Procedure for filing returns
- Every assessee has to submit half yearly returns in form S T-3 in triplicate within 25 days of end of the half year. Half year means 1st April to 30th September and 1st October to 31st March of financial year.
- There is a a self assessment memorandum in the return and return should be accompanied by a copy of GAR-7 challans evidencing payment of duty.
- The form has been made compatible for E-filing of returns.
- Details in respect of each service are to be provided separately. (Sl. No. 3 of the returns has to be repeated)
- Service tax details and Cenvat credit details are combined.
- Even if assessee provides more than one service he is required to file only one return.
- If a particular service is not provided in a particular period then a nil return needs to be filed.
- Even when there is no turnover assessee would have to file nil return as long as registration certificate is valid. If last date of payment and filing of return is a bank holiday tax can be paid and return submitted on next working day
- The assessee can file a revised return within 90 days of filing of original return says Rule 7B of Service Tax Rules.

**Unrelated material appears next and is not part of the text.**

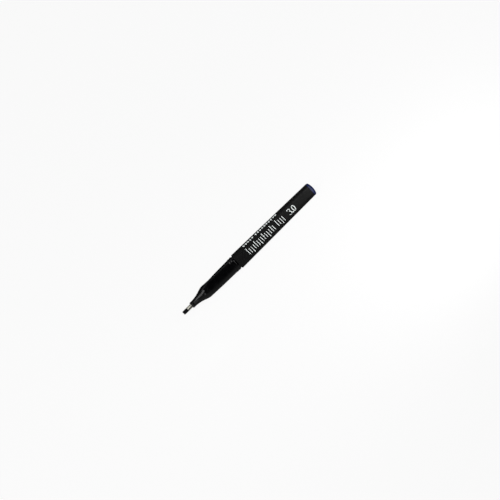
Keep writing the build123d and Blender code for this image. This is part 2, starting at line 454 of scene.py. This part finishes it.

- If a mistake comes to notice after 90 days the assessee is required to pay tax by GAR-7 challan and inform department suitably, if he has short paid by mistake. If he has paid excess by mistake he is required to file refund claim
Electronic Filing of Return:
It is optional, it has been introduced from April 2003
Asessee has to apply a month in advance in Annexure 1. He would be given user id, password and technical details. From central server asessee needs to down load forms. After entering necessary details assessee would upload the return in the Computer.
There is a provision for late filing of return with a late fee of upto Rs .2000.
The paper writers hope that more and more professionals start practicing in this area of indirect taxation enabling development of the area. The vision is a simple, clear and transparent law and fair administration. Wish you an empowering and rewarding practice.